▸ **EXERCISE OBJECTIVE**: Extract, from the listing that follows, each line containing the word "starts".

▸ **TASK INPUT**:
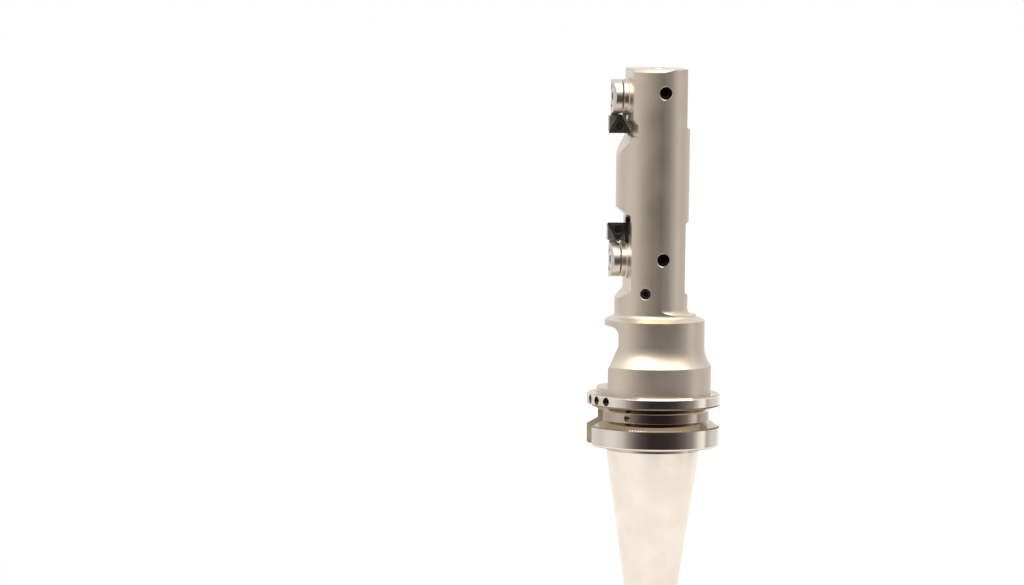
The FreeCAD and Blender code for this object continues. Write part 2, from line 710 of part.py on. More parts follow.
def clamp_hole(body, name, height):
    """Tapped hole for a clamp screw, from the bar's -Y side into the cross bore."""
    radius = half("clamp_hole")
    rim = s("clamp_rim")
    side = half("bar_diameter")
    inner = half("slide_diameter")
    radial_hole(body, name, height, 270, [
        (inner, 0), (inner, radius), (side - rim, radius), (side + rim, radius + rim * 2),
        (side + PAST, radius + rim * 2), (side + PAST, 0),
    ], aside=s("clamp_aside"))


def blind_hole(body, name, height, angle, floor, outer, radius):
    """Plain blind hole along a ray from the tool axis."""
    radial_hole(body, name, height, angle,
                [(floor, 0), (floor, radius), (outer, radius), (outer, 0)])


def screw_holes(body):
    """Holes for the grub screw, the balancing screws, the locating pin and the key plate."""
    bar = half("bar_diameter")
    floor = bar - s("grub_sunk") - s("grub_length") - PAST
    rim = s("grub_rim")
    radius = half("grub_diameter") + s("thread_play")
    radial_hole(body, "grub_hole", gauge + s("grub_height"), 270 - s("grub_angle"), [
        (floor, 0), (floor, radius), (bar - rim, radius), (bar + rim, radius + rim * 2),
        (bar + PAST, radius + rim * 2), (bar + PAST, 0),
    ])
    rim = half("flange_diameter")
    floor = rim - s("balance_sunk") - s("balance_length") - PAST
    for side in (1, -1):
        for number in range(3):
            angle = 180 + side * (s("balance_first_angle") + s("balance_step_angle") * number)
            hand = "front" if side > 0 else "back"
            blind_hole(body, f"balance_hole_{hand}_{number + 1}",
                       flange_foot + s("balance_height"), angle,
                       floor, rim + PAST, half("balance_diameter") + s("thread_play"))
    groove = half("gripper_floor_diameter")
    blind_hole(body, "groove_hole", flange_foot + s("gripper_centre"), 270 - s("mark_angle"),
               groove - s("mark_depth"), rim, half("mark_diameter"))
    pin = half("pin_diameter") + s("bore_play")
    blind_hole(body, "pin_hole", upper_axis + s("pin_offset"), 180,
               s("seat") - s("pin_depth"), s("seat") + PAST, pin)


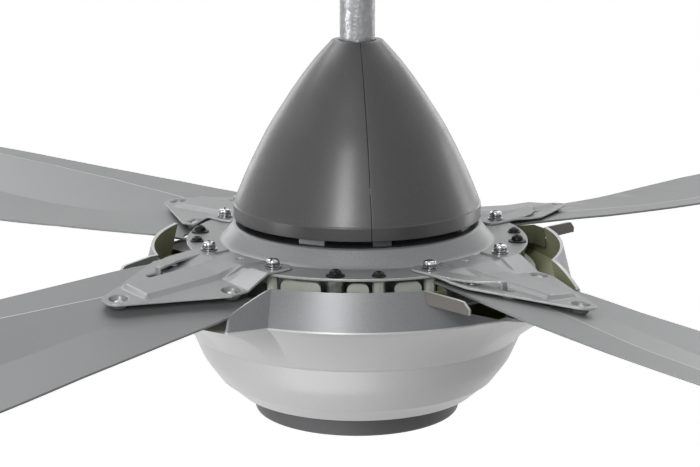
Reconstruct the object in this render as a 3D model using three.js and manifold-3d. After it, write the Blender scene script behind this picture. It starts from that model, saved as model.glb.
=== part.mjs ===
// Ceiling fan: a hanging rod, a conical upper cover, a turning motor and lower cover, and four blades.
// Millimetres, +Z up. The origin is the middle of the bracket's flat top face, which meets the ceiling.
// The fan's own axis is Z, and everything hangs below the origin. Angles are in degrees.
import * as THREE from 'three';
import { mergeVertices } from 'three/addons/utils/BufferGeometryUtils.js';
import Module from 'manifold-3d';

const wasm = await Module();
wasm.setup();

// Clearances
const seatGap = 0.3;
const runningGap = 0.35;
const cutOverrun = 2;

// Counts
const armCount = 4;
const fineSegments = 48;
const mediumSegments = 28;
const hiddenSegments = 20;
const smallSegments = 8;
const tabCornerSegments = 3;
const outlineCurveSegments = 5;
const hexSides = 6;
const fullTurn = 360;

// Where the pattern of four starts: the middle between two arms faces -Y
const firstMiddleAzimuth = -90;
const armTurn = -2.25;

// Ceiling bracket and hanger
const bracket = {
  length: 112,
  width: 76,
  thickness: 3,
  cheekWidth: 44,
  cheekSpacing: 33,
  pinDrop: 34,
  cheekBelowPin: 14,
  slotLength: 16,
  slotWidth: 7,
  slotSpacing: 84,
};
const hangerBolt = { radius: 5, headRadius: 9, headHeight: 6, nutHeight: 6, tail: 6 };
const hangerBush = { radius: 8.2 };

// Hanging rod
const rod = { radius: 13.6, wall: 2.4, length: 300, abovePin: 13, insideCover: 30.5 };

// Ceiling canopy and the collar that holds it on the rod
const canopy = { topRadius: 74, wall: 1.6, height: 66, ceilingGap: 8 };
const canopyRadiusShares = [1, 1, 0.94, 0.8, 0.56, 0.3];
const canopyDepthShares = [0, 0.12, 0.34, 0.58, 0.8, 0.95];
const collar = { radius: 19, height: 11, grubRadius: 2.5, grubLength: 9 };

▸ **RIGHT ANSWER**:
Reconstruct the object in this render as a 3D model using three.js and manifold-3d. After it, write the Blender scene script behind this picture. It starts from that model, saved as model.glb.
// Where the pattern of four starts: the middle between two arms faces -Y